Sài Gòn Giải Phóng
- Format: Print, online
- Owner(s): Ho Chi Minh City Newspaper, Radio and Television
- Political alignment: Ho Chi Minh Thought Socialist-oriented market economy
- Language: Vietnamese, English and Chinese
- Headquarters: Ho Chi Minh City
- ISSN: 0866-8825
- Website: sggp.org.vn (vi-VN) en.sggp.org.vn (en-US)

= Sài Gòn Giải Phóng =

Newspaper published from Ho Chi Minh City, Vietnam

Sài Gòn Giải Phóng (Liberated Saigon) also known as SGGP and Saigon Giai Phong, is a Vietnamese Communist Party newspaper published from Ho Chi Minh City in Vietnam under the Ho Chi Minh City Newspaper and Radio, Television.
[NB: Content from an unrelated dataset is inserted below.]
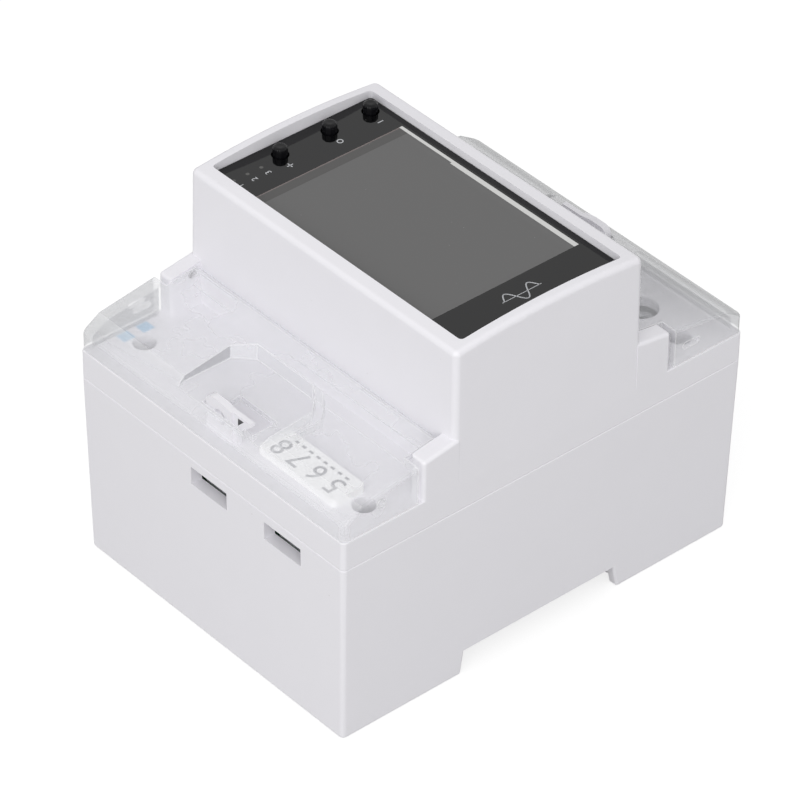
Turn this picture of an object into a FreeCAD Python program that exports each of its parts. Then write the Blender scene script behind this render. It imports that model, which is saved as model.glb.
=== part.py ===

It is published in Vietnamese, English and Chinese. Its Chinese print version uses Traditional characters, while its online version's characters can be toggled between Traditional and Simplified ones, publishing its first print edition just five days after the April 30, 1975 event according to the decision of the Sài Gòn - Gia Định Regional Party Committee. As the pioneering unit in the whole city to own an electronic news site at the beginning of the 21st century, eight years later, Sài Gòn Giải Phóng continued to be the first press agency in the country to publish an online print newspaper.